Exercise: Copy out, from the entries below, each line holding the string "plain".

Information given:
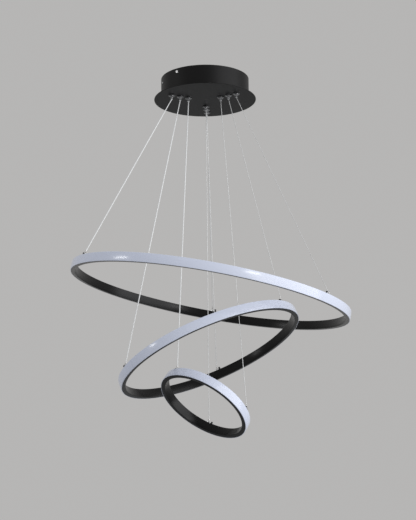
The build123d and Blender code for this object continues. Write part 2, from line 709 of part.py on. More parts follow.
def anchor_screws(ring):
    with BuildPart() as screws:
        for angle in ring.anchors.values():
            stand = anchor_plane(ring, angle)
            seat = stand.origin - stand.x_dir * ANCHOR_SCREW_DISTANCE
            with BuildSketch(Plane(origin=seat, x_dir=stand.x_dir, z_dir=stand.z_dir)):
                Circle(ANCHOR_HEAD_RADIUS)
            extrude(amount=ANCHOR_HEAD_HEIGHT, taper=ANCHOR_HEAD_TAPER_ANGLE)
            with BuildSketch(Plane(origin=seat, x_dir=stand.x_dir, z_dir=stand.z_dir * -1)):
                Circle(ANCHOR_SCREW_RADIUS)
            extrude(amount=ANCHOR_SCREW_LENGTH)
    finish(screws.part, f"{ring.name}_anchor_screws")


# ---- Build every piece ------------------------------------------------------------------
os.makedirs("parts", exist_ok=True)

canopy_drum()
canopy_plate()
plate_nuts()
ceiling_bracket()
bracket_screws()
earth_screw()
terminal_block()
driver_pads()
gripper_barrels()
gripper_nuts()
gripper_springs()

for index, ring in enumerate(RINGS):
    driver(index, f"{ring.name}_driver")
    profile(ring)
    diffuser(ring)
    led_strip(ring)
    splice(ring)
    anchor_bridges(ring)
    anchor_screws(ring)

for ring, side in GRIPPERS:
    plunger(ring, side)
    cable(ring, side)
    cable_end(ring, side)
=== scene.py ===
"""Three-ring pendant light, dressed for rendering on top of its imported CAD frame."""

import json
import logging
import math
from dataclasses import dataclass, field
from enum import Enum
from typing import Any, Callable, Dict, Iterable, List, Optional, Sequence, Tuple

import bmesh
import bpy
from mathutils import Matrix, Vector


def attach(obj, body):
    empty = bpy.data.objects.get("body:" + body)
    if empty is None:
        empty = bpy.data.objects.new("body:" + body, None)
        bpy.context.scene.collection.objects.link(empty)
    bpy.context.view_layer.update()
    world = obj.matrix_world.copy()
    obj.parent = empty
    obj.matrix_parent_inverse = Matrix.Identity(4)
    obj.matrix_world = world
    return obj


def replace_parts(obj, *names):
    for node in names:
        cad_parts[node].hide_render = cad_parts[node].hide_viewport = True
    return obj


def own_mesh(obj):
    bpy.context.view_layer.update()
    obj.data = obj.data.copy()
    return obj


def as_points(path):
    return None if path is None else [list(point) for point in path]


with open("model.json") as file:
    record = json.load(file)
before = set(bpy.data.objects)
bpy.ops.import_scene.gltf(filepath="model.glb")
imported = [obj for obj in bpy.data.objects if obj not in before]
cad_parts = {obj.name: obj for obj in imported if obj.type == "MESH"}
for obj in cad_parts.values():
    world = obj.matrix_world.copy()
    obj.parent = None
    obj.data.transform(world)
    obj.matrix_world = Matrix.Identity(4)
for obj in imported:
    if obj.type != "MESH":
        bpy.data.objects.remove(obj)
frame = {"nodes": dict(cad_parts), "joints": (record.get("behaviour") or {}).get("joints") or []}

log = logging.getLogger("pendant")

Tone = Tuple[float, float, float]
Corners = List[Tuple[float, float]]
Reshape = Callable[[float, float, float], float]

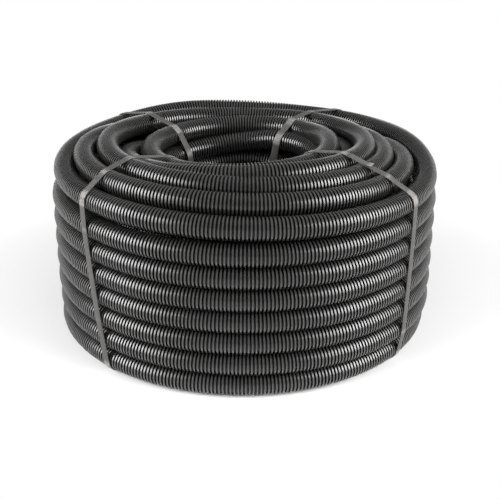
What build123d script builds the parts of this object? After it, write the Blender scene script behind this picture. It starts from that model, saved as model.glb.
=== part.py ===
"""Coil of corrugated conduit, held together by four plastic bands.

The conduit is wound in level layers on a drum and comes off it as a ring that stands
upright on its lower turns. The last turns lie on top as a crown that leans up towards the
front. Each band is a closed loop through the central hole, over the crown, down the outer
wall and back under the coil.

Millimetres, +Z up, origin on the floor at the centre of the hole.
"""
from build123d import *
from math import cos, pi, radians, sin, sqrt
import os

# Conduit
tube_diameter = 25.0
turn_squash = 0.2  # how far two turns that lie on each other press in
turn_sides = 6  # the round section is drawn with few sides, because so many turns repeat it

# Winding
outer_diameter = 447.0  # over the widest turns, half way up
wall_bulge = 3.3  # how much further out the middle turns lie than the end turns
wall_turns = 8  # turns in the outer wall, one above the other
column_count = 5  # turns side by side, from the outer wall to the hole
column_pitch = 25.0
crown_rise = 22.6  # how high the top turns climb over the rim, half way between front and back
crown_peak = 3.4  # where the crown is highest, in columns inwards from the rim
crown_lean = 4.0  # degrees by which the crown is higher at the front
crown_root = 32.0  # how deep the crown reaches into the turns under it

# Bands
band_width = 9.0
band_thickness = 0.6
band_clearance = 0.5  # between the band and the crests that it crosses
band_directions = {
    "band_back_right": 57.0,
    "band_back_left": 137.0,
    "band_front_left": 223.0,
    "band_front_right": 321.0,
}

# Worked out from the sizes above
tube_radius = tube_diameter / 2
section_radius = tube_radius * sqrt(2 * pi / (turn_sides * sin(2 * pi / turn_sides)))  # same area
turn_reach = section_radius * cos(pi / turn_sides)  # from a turn's centre to the side that shows
side_out = -180 / turn_sides  # turns a side of the section outwards
side_down = side_out - 90
turn_pitch = tube_diameter - turn_squash
lowest_turn = band_thickness + band_clearance + turn_reach
rim_turn = lowest_turn + (wall_turns - 1) * turn_pitch
bore_height = rim_turn - lowest_turn
wall_middle = (lowest_turn + rim_turn) / 2
wall_half = (rim_turn - lowest_turn) / 2
wall_radius = outer_diameter / 2 - turn_reach
wall_curve = (wall_half**2 + wall_bulge**2) / (2 * wall_bulge)
rim_radius = wall_radius - wall_bulge
bore_radius = rim_radius - (column_count - 1) * column_pitch


def wall_place(height):
    """Return the centre of the outer wall's turn at this height, as radius and height."""
    sink = wall_curve - sqrt(wall_curve**2 - (height - wall_middle) ** 2)
    return (wall_radius - sink, height)


def crown_place(column):
    """Return the centre of the top turn in this column, counted inwards from the rim."""
    rise = crown_rise * (1 - ((column - crown_peak) / crown_peak) ** 2)
    return (rim_radius - column * column_pitch, rim_turn + rise)


outer_wall = [wall_place(lowest_turn + row * turn_pitch) for row in range(wall_turns)]
crown = [crown_place(column) for column in range(1, column_count)]
crown_pivot = (0, rim_turn + crown_rise)
bore_rim = (bore_radius, rim_turn)
bore_foot = (bore_radius, lowest_turn)
base = [(rim_radius - column * column_pitch, lowest_turn)
        for column in range(column_count - 2, 0, -1)]

# Section through all the turns under the crown, scalloped by those that show on the outer
# wall and underneath. The wall of the hole is drawn plain.
with BuildSketch() as drum_section:
    Polygon(*outer_wall, bore_rim, bore_foot, *base, align=None)
    with Locations(*outer_wall[1:-1]):
        RegularPolygon(section_radius, side_count=turn_sides, rotation=side_out)
    with Locations(outer_wall[-1], bore_foot, *base, outer_wall[0]):
        RegularPolygon(section_radius, side_count=turn_sides, rotation=side_down)
    with Locations(bore_foot):
        Rectangle(turn_reach, bore_height, align=(Align.MAX, Align.MIN))

# Section through the crown before it leans, down into the turns under it.
with BuildSketch() as crown_section:
    Polygon(*crown, (crown[-1][0], rim_turn), (crown[0][0], rim_turn), align=None)
    with Locations(*crown):
        RegularPolygon(section_radius, side_count=turn_sides, rotation=side_down)
    with Locations(crown[0], crown[-1]):
        Rectangle(2 * turn_reach, crown_root, align=(Align.CENTER, Align.MAX))

# Conduit coil: both sections turned about the axis, the crown about its leaning one.
with BuildPart() as conduit_coil:
    with BuildSketch(Plane.XZ):
        add(drum_section.sketch)
    revolve(axis=Axis.Z)
    with BuildPart(mode=Mode.PRIVATE) as level_crown:
        with BuildSketch(Plane.XZ):
            add(crown_section.sketch)
        revolve(axis=Axis.Z)
    lean_axis = Axis((0, 0, crown_pivot[1]), (-1, 0, 0))
    add(level_crown.part.rotate(lean_axis, crown_lean))


def make_band(direction):
    """Make the band that stands in the upright plane at this compass direction."""
    lean = -crown_lean * sin(radians(direction))
    band_plane = Plane(origin=(0, 0, 0), x_dir=Vector(1, 0, 0).rotate(Axis.Z, direction),
                       z_dir=Vector(0, -1, 0).rotate(Axis.Z, direction))
    with BuildSketch() as tight_section:
        leaning_crown = crown_section.sketch.rotate(Axis(crown_pivot, (0, 0, 1)), lean)
        make_hull(drum_section.edges() + leaning_crown.edges())
        outline = offset(amount=band_clearance + band_thickness, kind=Kind.INTERSECTION,
                         mode=Mode.REPLACE)
        offset(outline, amount=-band_thickness, kind=Kind.INTERSECTION, mode=Mode.SUBTRACT)
    with BuildPart() as band:
        with BuildSketch(band_plane):
            add(tight_section.sketch_local)
        extrude(amount=band_width / 2, both=True)
    return band.part


pieces = {"conduit_coil": conduit_coil.part}
for name, direction in band_directions.items():
    pieces[name] = make_band(direction)

os.makedirs("parts", exist_ok=True)
for name, piece in pieces.items():
    piece.label = name
    export_step(piece, f"parts/{name}.step")
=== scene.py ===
"""Visual model of a coil of corrugated conduit, held together by four plastic bands.

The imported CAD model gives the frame. Its plain wound solid is replaced by the real turns of
ribbed conduit, and each plain band by a band that runs over those turns. The object is laid out
in millimetres until a mesh is written, which is in metres. The studio is in metres throughout.
"""

import logging
import math
from bisect import bisect_right
from dataclasses import dataclass, field
from enum import Enum
from typing import Callable, Iterable, Sequence

import bpy
from bpy.types import Material, Node, NodeSocket, NodeTree, Object
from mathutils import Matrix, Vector


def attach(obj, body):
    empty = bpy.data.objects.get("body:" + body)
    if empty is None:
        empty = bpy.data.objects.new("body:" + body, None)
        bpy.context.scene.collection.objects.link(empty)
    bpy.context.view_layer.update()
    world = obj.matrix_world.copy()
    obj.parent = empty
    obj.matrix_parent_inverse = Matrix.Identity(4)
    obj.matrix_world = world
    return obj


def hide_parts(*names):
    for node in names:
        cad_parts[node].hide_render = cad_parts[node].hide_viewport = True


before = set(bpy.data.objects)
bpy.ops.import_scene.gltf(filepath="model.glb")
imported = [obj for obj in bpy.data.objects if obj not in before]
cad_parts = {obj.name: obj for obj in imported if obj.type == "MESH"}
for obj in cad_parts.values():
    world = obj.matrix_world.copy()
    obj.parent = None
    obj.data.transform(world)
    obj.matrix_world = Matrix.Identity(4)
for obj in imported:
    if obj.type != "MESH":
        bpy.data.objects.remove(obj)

LOG = logging.getLogger("conduit_coil")
MM = 0.001
FULL_TURN = 360.0
LINE_STEP = 1.0  # degrees from one point of a turn's line to the next
RING_STEP = 15  # degrees from one station of a ring to the next
SLOPE_STEP = 30  # the same for a sloping turn
CORNER_STEP = 6  # degrees from one point of a band's line to the next, round a turn
SHORT = 1e-6  # a length under this has no direction
COIL_MIDDLE = (0.0, 0.0, 0.1)

Color = tuple[float, float, float, float]
Place = tuple[float, float]  # two lengths, mostly a radius and a height
Range = tuple[float, ...]  # lowest and highest, then what they become if not 0 and 1


def place_object(name: str, data: bpy.types.ID) -> Object:
    """Put an object in the scene, at the origin.

    Args:
        name: its name.
        data: its mesh, curve, light or camera.

    Returns:
        The new object.
    """
    item = bpy.data.objects.new(name, data)
    bpy.context.scene.collection.objects.link(item)
    return item


def polar(radius: float, height: float, azimuth: float) -> Vector:
    """Give the point at a radius, a height and a direction in degrees."""
    angle = math.radians(azimuth)
    return Vector((radius * math.cos(angle), radius * math.sin(angle), height))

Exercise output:
# wall and underneath. The wall of the hole is drawn plain.
The imported CAD model gives the frame. Its plain wound solid is replaced by the real turns of
ribbed conduit, and each plain band by a band that runs over those turns. The object is laid out